The change was reversed after the 2021 confidence agreement between the Liberals and NDP, which required that cancelled IEPs be reinstated within 30 days of April 28, 2021.

According to Ted Hupé, president of the Yukon Association of Education Professionals, the change happened quietly.

In an interview on March 2, Hupé said that he was still working to inform school administrators that students can be placed on an IEP and still graduate.

He said the action on IEPs is “the best news to come out of the department in awhile.”

“This is a move forward, this is good, but it’s only the beginning. The proof will be in the pudding,” he said. “I’m hopeful and I’m also wary.”

The government is also working to reimagine special education under the banner RISE, in response to the auditor general’s 2019 report on education.

The Education department is working with a “community of inquiry” to create new accountability structures around IEPs. Those recommendations are expected this spring.
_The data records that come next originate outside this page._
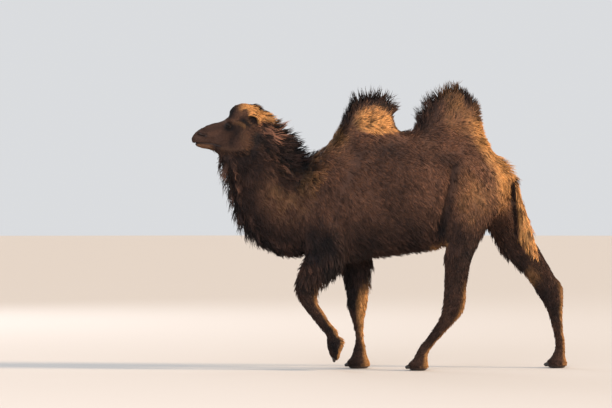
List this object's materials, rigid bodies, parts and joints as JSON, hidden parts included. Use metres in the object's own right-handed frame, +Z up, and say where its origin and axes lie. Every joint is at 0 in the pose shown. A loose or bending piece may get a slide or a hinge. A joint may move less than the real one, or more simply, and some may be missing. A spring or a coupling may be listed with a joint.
{
  "type": "bactrian camel model",
  "caption": "Life-size still model of a shaggy dark-brown camel with crested humps, walking with one forefoot lifted.",
  "frame": {"origin": "middle of the bounding box, on the floor under the three standing feet", "axes": "+Z up, the nose points along -Y, +X is the animal's left side"},
  "size_m": [0.7, 2.7876, 2.0966],
  "materials": {
    "coat": "long matt woolly hair, dark brown with tan humps, rump and poll",
    "eye": "wet gloss, near-black brown",
    "nail": "dull dark horn"
  },
  "bodies": {
    "root": {"ear_left": "coat", "ear_right": "coat", "foot_front_left": "coat", "foot_front_right": "coat", "foot_rear_left": "coat", "foot_rear_right": "coat", "leg_front_left": "coat", "leg_front_right": "coat", "leg_rear_left": "coat", "leg_rear_right": "coat", "head": "coat", "hump_front": "coat", "hump_rear": "coat", "neck": "coat", "tail": "coat", "trunk": "coat", "eye_left": "eye", "eye_right": "eye", "nail_front_left_left": "nail", "nail_front_left_right": "nail", "nail_front_right_left": "nail", "nail_front_right_right": "nail", "nail_rear_left_left": "nail", "nail_rear_left_right": "nail", "nail_rear_right_left": "nail", "nail_rear_right_right": "nail"}
  },
  "joints": []
}
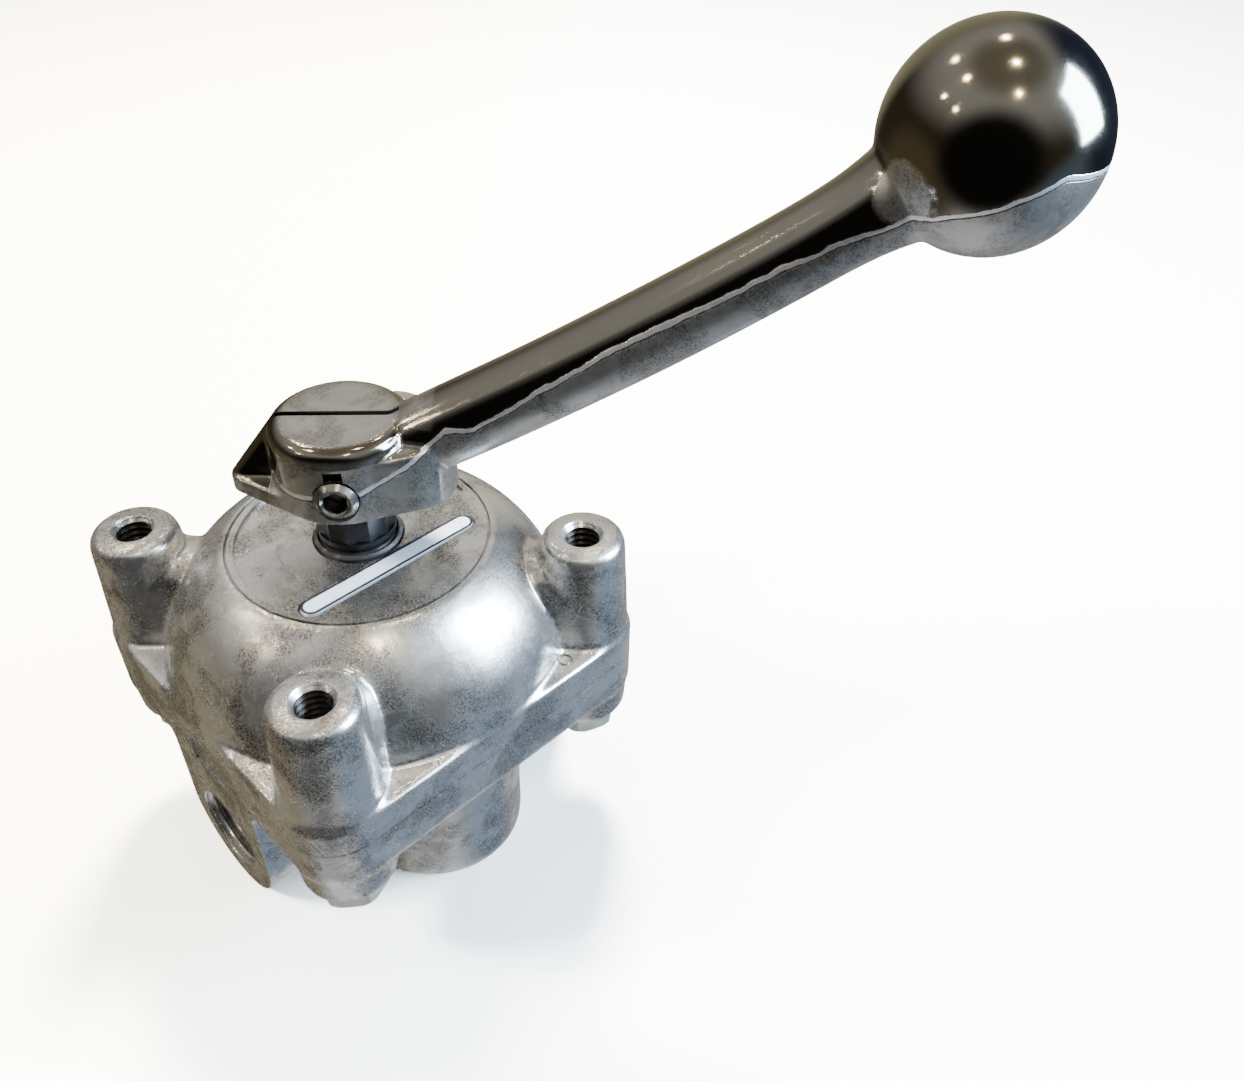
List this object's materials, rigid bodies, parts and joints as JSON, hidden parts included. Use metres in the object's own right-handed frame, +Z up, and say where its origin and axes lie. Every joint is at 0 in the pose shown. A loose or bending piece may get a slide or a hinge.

There is also work to streamline assessments. The updated NDP-Liberal agreement, which was just signed on Jan. 31, asks for the delivery of a report within six months of a referral.

Epp said there is a bit of a backlog for assessments under the current systems; and wait times can span beyond six months into a year.

An increase in the allocation of educational assistants and learning assistance teachers is also planned for fall 2023.

Epp told the News that work is definitely needed to improve inclusive education in the Yukon.

“When I was brought over, we knew we had some work to do,” Epp said.

She said she is looking forward to hearing recommendations from the community of inquiry.

“I think some changes need to be made,” Epp said.

“Our students have different learning needs that we need to meet … and we need to support our students.”